Work to do:
Quote verbatim everything from the line containing "Write part 2" down to the line containing "cut.object = cutter", with both of those lines included and no others.

Data in this exercise:

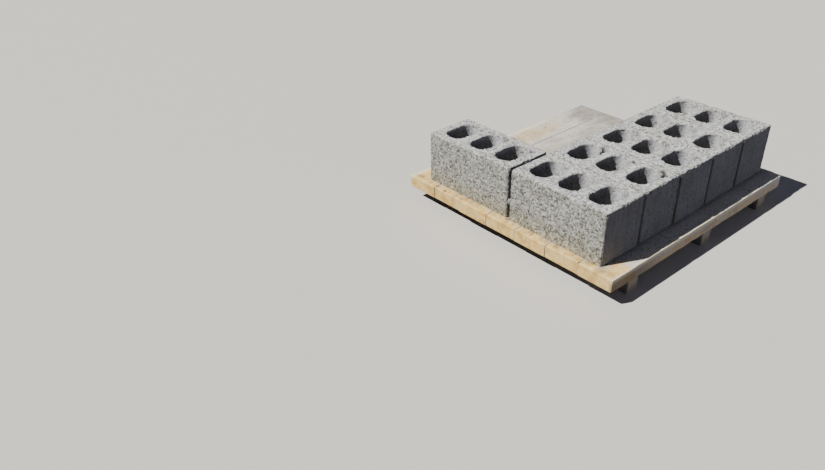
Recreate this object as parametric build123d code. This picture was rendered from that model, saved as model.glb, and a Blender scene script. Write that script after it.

==

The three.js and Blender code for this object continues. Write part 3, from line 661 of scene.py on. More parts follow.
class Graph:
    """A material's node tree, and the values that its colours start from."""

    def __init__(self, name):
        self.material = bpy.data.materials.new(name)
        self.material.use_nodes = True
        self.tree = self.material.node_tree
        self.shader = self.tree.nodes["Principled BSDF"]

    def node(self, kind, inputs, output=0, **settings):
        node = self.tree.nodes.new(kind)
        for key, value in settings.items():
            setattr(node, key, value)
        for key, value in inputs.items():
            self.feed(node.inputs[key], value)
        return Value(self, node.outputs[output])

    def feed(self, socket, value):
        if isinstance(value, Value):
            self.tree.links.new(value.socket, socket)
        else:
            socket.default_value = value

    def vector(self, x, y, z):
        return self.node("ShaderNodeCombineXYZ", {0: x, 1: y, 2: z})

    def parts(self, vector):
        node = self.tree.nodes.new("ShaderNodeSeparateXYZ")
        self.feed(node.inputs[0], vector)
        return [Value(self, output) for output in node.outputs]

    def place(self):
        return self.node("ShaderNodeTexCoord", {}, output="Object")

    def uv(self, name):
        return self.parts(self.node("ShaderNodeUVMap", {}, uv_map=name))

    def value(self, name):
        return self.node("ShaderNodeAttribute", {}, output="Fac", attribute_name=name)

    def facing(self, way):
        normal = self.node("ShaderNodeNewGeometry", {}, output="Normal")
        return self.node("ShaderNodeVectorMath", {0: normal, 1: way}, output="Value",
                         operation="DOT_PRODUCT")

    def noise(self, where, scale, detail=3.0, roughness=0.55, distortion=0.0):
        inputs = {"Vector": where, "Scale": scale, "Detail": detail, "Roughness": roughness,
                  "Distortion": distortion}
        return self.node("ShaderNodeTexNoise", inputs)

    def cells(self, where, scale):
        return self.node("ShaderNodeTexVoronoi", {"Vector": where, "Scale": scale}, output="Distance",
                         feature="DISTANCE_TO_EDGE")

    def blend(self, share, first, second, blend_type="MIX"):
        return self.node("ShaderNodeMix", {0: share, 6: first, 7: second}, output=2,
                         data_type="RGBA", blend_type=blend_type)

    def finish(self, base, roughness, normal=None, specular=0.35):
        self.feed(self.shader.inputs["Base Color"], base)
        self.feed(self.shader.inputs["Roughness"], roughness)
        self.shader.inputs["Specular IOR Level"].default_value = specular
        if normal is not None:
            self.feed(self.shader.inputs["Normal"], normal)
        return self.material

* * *

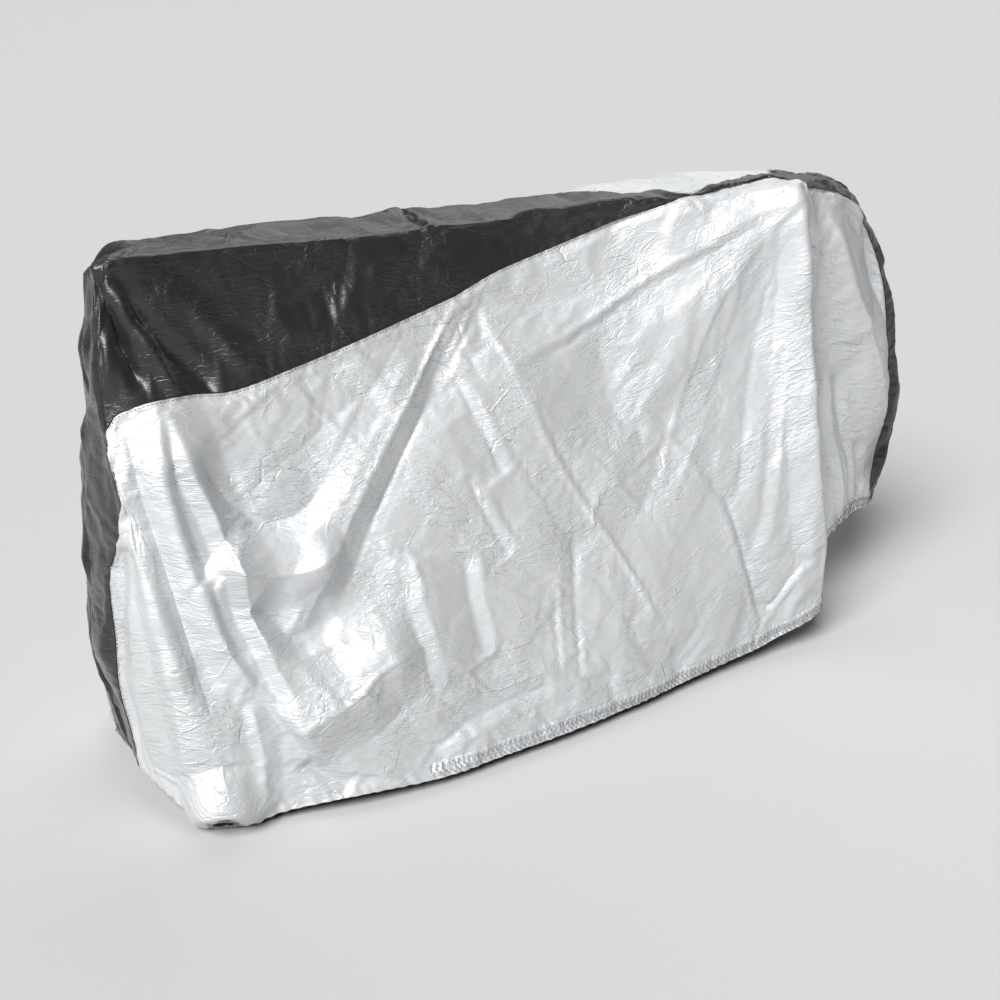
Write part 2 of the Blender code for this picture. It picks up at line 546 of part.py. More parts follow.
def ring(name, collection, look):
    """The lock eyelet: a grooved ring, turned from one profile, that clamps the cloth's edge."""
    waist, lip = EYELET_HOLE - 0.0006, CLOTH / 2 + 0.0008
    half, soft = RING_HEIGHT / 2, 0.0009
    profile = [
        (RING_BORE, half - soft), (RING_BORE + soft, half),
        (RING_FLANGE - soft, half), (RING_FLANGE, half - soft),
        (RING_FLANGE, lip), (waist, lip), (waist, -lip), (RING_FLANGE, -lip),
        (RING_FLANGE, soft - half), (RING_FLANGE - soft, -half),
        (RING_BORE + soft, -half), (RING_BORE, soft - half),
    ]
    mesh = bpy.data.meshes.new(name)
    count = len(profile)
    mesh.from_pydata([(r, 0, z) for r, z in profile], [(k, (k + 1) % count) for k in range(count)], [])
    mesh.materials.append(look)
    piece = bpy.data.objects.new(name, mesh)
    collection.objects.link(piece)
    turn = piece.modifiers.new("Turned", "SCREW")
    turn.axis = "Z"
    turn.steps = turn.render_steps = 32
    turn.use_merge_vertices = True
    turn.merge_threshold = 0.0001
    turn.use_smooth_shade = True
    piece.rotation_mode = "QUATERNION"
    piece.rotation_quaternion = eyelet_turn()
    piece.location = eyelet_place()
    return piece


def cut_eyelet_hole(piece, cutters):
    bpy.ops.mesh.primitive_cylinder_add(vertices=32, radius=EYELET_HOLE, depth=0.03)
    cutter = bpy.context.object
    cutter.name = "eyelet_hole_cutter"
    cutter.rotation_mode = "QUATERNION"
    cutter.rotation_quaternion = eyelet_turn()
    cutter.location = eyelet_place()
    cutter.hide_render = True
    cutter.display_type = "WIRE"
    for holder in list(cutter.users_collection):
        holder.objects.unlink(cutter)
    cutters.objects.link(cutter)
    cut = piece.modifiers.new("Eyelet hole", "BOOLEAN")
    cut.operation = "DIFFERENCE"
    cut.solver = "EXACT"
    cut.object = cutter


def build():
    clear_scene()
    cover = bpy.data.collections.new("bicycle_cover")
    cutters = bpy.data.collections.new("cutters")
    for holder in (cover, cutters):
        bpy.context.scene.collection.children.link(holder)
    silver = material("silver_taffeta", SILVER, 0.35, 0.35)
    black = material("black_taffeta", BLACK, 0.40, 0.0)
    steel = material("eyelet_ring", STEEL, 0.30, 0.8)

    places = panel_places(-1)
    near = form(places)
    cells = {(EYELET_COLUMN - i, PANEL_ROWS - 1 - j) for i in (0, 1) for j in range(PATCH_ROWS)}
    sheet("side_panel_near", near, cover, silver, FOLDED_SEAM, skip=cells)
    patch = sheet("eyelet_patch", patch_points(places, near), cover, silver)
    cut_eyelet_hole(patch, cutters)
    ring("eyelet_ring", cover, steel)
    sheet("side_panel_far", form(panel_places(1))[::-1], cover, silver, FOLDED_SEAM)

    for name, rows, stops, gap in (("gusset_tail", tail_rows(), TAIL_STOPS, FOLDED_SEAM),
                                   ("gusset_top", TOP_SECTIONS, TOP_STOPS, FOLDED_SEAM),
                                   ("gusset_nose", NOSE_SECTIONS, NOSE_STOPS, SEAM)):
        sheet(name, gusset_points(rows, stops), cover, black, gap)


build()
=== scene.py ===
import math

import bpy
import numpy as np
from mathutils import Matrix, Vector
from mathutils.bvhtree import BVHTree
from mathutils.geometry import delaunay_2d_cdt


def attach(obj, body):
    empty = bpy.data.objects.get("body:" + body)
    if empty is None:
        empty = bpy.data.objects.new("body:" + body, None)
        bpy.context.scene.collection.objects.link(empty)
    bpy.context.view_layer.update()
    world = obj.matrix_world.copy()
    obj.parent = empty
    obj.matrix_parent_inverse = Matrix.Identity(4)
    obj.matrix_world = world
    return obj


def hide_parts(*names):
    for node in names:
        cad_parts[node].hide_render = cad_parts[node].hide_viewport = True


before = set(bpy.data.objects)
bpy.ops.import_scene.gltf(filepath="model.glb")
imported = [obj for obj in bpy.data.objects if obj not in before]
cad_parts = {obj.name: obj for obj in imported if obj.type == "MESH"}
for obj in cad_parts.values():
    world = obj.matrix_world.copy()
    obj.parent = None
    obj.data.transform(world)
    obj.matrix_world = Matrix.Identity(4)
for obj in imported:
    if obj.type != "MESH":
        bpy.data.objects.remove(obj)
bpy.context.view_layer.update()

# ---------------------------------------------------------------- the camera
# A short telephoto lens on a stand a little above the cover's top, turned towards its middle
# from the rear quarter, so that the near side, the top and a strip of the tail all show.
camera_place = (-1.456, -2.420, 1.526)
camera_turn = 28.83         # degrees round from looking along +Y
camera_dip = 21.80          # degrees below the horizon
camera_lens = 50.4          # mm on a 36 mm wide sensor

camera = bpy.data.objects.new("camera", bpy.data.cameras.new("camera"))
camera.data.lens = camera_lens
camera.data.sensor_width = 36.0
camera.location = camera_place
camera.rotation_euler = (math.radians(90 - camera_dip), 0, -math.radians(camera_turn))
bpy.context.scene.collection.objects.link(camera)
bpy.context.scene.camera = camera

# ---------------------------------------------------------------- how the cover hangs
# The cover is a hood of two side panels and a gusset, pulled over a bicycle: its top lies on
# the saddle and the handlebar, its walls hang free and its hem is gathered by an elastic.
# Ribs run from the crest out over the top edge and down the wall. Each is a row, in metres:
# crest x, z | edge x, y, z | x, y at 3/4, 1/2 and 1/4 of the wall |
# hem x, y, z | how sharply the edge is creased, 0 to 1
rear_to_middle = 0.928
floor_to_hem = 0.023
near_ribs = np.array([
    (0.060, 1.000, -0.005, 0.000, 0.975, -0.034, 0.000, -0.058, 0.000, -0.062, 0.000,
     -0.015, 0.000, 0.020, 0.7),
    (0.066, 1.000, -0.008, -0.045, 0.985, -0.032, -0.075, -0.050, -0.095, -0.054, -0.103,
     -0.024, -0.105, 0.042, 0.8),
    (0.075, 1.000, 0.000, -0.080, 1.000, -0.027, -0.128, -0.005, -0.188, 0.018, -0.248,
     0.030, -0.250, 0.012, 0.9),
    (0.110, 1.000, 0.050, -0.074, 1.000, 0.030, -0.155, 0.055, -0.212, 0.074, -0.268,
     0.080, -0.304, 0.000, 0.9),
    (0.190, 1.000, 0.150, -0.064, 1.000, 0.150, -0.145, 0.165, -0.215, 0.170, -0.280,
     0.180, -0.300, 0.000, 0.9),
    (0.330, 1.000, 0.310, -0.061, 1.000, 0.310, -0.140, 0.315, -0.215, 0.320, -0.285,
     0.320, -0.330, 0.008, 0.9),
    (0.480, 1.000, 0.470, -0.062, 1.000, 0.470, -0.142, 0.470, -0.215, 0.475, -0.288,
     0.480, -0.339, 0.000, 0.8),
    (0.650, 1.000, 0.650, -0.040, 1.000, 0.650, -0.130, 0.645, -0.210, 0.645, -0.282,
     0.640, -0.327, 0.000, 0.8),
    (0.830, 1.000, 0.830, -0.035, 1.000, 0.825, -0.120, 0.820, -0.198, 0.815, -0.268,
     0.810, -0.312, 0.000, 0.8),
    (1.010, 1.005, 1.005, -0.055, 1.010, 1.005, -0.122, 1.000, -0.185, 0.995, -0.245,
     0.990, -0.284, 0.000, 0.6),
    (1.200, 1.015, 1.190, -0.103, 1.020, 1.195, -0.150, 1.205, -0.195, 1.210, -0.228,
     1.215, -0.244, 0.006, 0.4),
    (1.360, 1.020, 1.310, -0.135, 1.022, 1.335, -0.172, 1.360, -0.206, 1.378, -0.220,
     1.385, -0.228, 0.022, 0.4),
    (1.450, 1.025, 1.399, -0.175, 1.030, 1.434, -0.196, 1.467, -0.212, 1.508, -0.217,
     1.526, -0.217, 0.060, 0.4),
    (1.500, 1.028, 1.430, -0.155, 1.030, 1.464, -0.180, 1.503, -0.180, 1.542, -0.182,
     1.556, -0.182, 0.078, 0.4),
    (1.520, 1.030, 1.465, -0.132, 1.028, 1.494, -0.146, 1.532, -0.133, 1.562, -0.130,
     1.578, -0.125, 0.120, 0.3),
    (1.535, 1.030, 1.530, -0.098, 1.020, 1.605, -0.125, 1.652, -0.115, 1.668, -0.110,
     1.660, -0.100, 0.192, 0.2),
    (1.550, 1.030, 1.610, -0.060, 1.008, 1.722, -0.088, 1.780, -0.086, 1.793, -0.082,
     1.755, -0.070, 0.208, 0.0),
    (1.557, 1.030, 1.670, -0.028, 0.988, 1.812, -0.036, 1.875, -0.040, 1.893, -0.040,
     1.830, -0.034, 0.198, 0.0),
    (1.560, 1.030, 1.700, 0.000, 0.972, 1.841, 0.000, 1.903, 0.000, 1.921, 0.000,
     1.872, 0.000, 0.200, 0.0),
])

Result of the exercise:
Write part 2 of the Blender code for this picture. It picks up at line 546 of part.py. More parts follow.
def ring(name, collection, look):
    """The lock eyelet: a grooved ring, turned from one profile, that clamps the cloth's edge."""
    waist, lip = EYELET_HOLE - 0.0006, CLOTH / 2 + 0.0008
    half, soft = RING_HEIGHT / 2, 0.0009
    profile = [
        (RING_BORE, half - soft), (RING_BORE + soft, half),
        (RING_FLANGE - soft, half), (RING_FLANGE, half - soft),
        (RING_FLANGE, lip), (waist, lip), (waist, -lip), (RING_FLANGE, -lip),
        (RING_FLANGE, soft - half), (RING_FLANGE - soft, -half),
        (RING_BORE + soft, -half), (RING_BORE, soft - half),
    ]
    mesh = bpy.data.meshes.new(name)
    count = len(profile)
    mesh.from_pydata([(r, 0, z) for r, z in profile], [(k, (k + 1) % count) for k in range(count)], [])
    mesh.materials.append(look)
    piece = bpy.data.objects.new(name, mesh)
    collection.objects.link(piece)
    turn = piece.modifiers.new("Turned", "SCREW")
    turn.axis = "Z"
    turn.steps = turn.render_steps = 32
    turn.use_merge_vertices = True
    turn.merge_threshold = 0.0001
    turn.use_smooth_shade = True
    piece.rotation_mode = "QUATERNION"
    piece.rotation_quaternion = eyelet_turn()
    piece.location = eyelet_place()
    return piece


def cut_eyelet_hole(piece, cutters):
    bpy.ops.mesh.primitive_cylinder_add(vertices=32, radius=EYELET_HOLE, depth=0.03)
    cutter = bpy.context.object
    cutter.name = "eyelet_hole_cutter"
    cutter.rotation_mode = "QUATERNION"
    cutter.rotation_quaternion = eyelet_turn()
    cutter.location = eyelet_place()
    cutter.hide_render = True
    cutter.display_type = "WIRE"
    for holder in list(cutter.users_collection):
        holder.objects.unlink(cutter)
    cutters.objects.link(cutter)
    cut = piece.modifiers.new("Eyelet hole", "BOOLEAN")
    cut.operation = "DIFFERENCE"
    cut.solver = "EXACT"
    cut.object = cutter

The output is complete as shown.